┌──
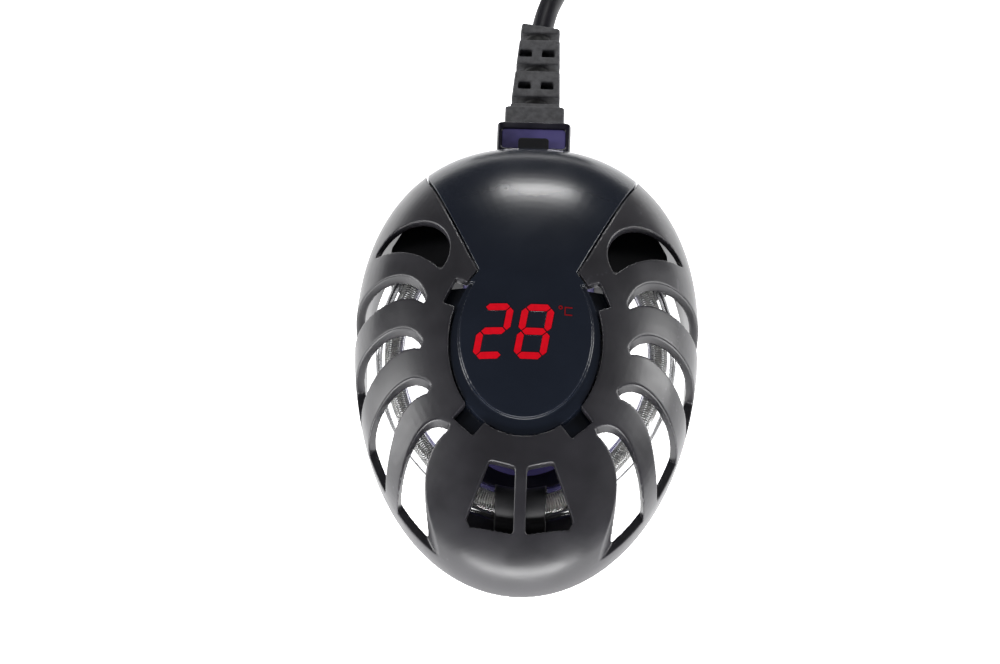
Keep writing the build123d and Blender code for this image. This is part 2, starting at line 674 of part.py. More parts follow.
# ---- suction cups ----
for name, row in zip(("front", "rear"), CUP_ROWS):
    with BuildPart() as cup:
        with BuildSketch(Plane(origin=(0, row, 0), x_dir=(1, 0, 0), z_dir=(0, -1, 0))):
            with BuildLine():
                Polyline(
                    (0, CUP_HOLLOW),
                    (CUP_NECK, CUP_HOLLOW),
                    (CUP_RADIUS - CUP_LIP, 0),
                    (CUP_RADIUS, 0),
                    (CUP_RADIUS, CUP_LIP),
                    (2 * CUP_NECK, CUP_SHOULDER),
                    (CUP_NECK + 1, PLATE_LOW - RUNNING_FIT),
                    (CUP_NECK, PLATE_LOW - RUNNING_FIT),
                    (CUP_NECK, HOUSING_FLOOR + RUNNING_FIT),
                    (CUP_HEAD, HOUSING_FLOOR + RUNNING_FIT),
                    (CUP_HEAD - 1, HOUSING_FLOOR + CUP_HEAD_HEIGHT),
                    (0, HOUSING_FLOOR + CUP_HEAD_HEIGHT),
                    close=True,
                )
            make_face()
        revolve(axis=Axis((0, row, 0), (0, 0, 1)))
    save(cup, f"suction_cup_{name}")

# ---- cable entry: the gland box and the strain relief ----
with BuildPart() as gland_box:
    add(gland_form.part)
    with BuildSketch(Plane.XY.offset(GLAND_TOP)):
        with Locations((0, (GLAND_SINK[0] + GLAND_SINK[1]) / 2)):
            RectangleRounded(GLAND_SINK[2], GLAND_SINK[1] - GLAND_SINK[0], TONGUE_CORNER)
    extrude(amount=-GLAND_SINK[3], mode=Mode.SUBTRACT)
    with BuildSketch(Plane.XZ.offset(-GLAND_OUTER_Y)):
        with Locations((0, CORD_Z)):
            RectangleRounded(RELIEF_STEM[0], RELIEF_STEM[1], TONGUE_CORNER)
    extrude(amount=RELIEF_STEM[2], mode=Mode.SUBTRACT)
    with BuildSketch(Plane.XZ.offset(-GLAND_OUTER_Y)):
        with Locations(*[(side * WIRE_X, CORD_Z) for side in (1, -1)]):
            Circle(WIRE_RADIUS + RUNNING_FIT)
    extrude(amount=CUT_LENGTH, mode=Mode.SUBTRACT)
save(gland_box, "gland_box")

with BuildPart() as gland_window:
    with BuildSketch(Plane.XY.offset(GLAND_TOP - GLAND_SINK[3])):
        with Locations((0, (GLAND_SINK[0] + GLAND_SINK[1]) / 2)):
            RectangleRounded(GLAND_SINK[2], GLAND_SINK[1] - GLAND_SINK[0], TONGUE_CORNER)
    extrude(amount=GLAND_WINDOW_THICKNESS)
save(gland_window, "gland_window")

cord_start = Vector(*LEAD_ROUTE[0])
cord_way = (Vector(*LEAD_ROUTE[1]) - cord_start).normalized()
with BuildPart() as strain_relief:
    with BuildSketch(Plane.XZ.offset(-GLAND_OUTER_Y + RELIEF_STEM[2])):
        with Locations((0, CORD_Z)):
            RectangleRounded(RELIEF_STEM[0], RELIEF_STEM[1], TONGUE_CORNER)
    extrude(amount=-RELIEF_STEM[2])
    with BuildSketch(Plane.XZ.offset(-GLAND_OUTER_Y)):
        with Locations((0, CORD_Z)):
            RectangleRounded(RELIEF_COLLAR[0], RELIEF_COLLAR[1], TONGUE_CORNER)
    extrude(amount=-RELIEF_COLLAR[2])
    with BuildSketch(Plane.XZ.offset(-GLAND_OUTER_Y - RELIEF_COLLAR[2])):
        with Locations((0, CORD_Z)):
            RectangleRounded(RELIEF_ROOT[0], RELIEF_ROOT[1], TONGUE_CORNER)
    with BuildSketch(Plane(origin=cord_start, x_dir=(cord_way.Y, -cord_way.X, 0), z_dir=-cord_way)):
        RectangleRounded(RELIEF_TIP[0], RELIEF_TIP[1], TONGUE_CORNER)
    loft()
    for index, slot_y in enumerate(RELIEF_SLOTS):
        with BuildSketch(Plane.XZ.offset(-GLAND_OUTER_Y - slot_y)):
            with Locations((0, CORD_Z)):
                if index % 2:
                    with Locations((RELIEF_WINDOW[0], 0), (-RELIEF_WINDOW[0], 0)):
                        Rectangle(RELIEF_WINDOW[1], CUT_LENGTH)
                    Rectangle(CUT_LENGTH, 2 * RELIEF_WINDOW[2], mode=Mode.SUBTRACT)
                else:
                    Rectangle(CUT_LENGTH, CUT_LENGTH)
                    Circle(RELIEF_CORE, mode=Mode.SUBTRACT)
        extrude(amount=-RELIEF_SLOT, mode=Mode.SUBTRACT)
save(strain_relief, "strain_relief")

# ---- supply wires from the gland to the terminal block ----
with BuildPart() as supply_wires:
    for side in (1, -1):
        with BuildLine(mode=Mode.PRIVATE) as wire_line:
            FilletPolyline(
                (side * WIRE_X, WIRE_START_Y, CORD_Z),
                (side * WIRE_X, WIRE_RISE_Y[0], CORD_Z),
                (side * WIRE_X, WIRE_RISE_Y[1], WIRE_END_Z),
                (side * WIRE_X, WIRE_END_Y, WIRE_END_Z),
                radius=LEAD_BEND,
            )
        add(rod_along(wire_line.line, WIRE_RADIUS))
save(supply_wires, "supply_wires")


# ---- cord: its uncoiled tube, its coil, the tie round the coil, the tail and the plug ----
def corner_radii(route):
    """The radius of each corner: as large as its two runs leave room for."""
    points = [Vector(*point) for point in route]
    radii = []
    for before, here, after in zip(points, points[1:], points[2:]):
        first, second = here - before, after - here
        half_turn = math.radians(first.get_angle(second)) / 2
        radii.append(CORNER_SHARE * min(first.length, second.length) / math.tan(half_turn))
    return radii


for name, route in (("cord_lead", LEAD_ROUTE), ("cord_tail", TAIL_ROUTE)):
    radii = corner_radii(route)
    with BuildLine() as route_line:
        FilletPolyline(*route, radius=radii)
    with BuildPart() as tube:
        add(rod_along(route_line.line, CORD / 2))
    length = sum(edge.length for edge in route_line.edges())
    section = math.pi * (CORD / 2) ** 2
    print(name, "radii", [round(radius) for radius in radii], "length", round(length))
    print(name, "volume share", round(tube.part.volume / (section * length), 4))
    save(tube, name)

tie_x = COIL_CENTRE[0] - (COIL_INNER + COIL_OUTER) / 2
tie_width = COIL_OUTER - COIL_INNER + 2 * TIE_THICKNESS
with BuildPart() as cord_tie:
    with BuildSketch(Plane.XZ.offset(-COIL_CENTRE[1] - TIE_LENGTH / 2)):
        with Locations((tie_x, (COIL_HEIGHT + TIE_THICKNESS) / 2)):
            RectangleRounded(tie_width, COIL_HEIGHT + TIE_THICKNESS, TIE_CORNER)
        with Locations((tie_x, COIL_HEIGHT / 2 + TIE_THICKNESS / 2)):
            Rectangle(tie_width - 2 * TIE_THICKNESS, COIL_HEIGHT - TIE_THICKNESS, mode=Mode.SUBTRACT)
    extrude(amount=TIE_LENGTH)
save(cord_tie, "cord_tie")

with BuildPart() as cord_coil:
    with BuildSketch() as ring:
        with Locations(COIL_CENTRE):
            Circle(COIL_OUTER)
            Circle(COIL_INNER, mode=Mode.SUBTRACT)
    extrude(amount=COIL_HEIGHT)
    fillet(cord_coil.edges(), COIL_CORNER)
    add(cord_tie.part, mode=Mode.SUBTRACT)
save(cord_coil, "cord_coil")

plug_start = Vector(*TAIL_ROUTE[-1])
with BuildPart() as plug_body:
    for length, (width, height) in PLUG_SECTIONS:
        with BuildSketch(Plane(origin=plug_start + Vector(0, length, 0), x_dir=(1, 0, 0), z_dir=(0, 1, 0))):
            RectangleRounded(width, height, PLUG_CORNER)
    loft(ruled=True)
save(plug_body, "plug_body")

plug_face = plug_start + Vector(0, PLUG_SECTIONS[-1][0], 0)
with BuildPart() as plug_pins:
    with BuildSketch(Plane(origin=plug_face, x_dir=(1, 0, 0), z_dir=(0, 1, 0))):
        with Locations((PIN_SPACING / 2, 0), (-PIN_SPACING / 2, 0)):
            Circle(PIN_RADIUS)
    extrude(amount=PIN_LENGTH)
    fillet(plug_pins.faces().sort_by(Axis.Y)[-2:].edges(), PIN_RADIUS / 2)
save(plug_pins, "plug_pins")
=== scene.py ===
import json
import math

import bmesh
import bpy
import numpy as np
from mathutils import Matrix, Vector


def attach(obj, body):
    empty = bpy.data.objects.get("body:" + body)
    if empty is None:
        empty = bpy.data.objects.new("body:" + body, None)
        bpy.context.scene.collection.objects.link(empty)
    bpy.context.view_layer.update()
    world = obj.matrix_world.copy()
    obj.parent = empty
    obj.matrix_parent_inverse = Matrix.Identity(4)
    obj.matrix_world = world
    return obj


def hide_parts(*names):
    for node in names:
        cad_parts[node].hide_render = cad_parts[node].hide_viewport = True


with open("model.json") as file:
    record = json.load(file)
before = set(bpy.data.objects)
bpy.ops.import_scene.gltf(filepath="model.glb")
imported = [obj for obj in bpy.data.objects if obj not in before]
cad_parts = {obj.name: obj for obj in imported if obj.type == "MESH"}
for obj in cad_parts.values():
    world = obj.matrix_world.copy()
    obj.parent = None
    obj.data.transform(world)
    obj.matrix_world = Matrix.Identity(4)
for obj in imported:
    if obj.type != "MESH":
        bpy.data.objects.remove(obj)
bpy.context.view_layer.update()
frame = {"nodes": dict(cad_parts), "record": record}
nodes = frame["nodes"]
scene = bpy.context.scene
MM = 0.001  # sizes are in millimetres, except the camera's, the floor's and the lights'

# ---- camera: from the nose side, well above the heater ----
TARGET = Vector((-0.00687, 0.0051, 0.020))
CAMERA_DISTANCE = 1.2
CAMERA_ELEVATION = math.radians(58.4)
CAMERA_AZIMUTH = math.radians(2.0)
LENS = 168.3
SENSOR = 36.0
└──
In how many lines does the word "names" appear? Respond with the number alone.

● WRITTEN RESPONSE: 2